Muslim journalist Amarra Ghani told Slate that while she can accept what Professor Hawkins at Wheaton was trying to accomplish, “wearing [a headscarf] around as if to say ‘I understand your struggle, I understand what you're going through and I am standing up with you’ isn't something that can be accepted.”
“Hawkins may be attacked, looked at differently, stopped at the airport – but at the end of it all, she will be able to leave her experiment,” she said.
Fatihah, who runs the blog Ms. Muslamic, sees the whole endeavor as “a reductive and superficial exercise.” In a post on World Hijab Day 2014, she writes:
[E]ven though the day is ostensibly about Muslim women and their experiences ... The spotlight is firmly on the experiences of non-Muslim women who are merely tourists in the world of hijab. As such it privileges the experience of non-Muslim women over and above the stories and narratives of actual Muslim women who wear hijab every day.

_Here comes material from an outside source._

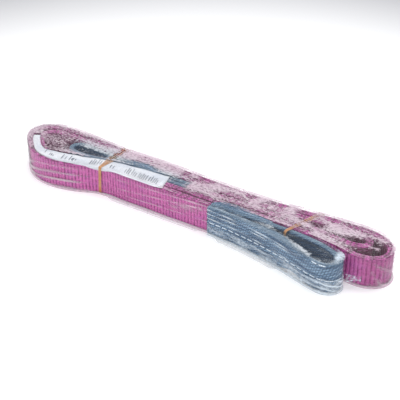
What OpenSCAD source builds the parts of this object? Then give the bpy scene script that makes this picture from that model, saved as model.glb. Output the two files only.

Part of the issue is that the headscarf means different things to different women, and those nuances are not always captured in a day-long experiment, says Ms. Khatri at ISNA.
“The hijab is an external manifestation of the belief,” she says. “When I wear it, it reminds me of my faith, of my connection to God. It motivates me, it empowers me, and it’s something that’s a part of my identity.
“It is very personal.”
To ensure the exercise does not become frivolous or meaningless, it should be less about the headscarf and more about interfaith dialogue, Khatri says.
“I would suggest that [wearing a hijab] be part of a structured program with a debriefing after, where non-Muslims can express their concerns and questions, and someone who does wear hijab could help on that experience,” she says.
She also proposes that women who want to understand Muslims engage real Muslim women in conversation before participating in events like “Wear a Hijab Day.”
“I think they should reach out to someone who wears a headscarf, or spend a day with that person,” Khatri says. “The dialogue is much more important than the actual wearing of the scarf. Because at the end of the day, it is just a piece of fabric.”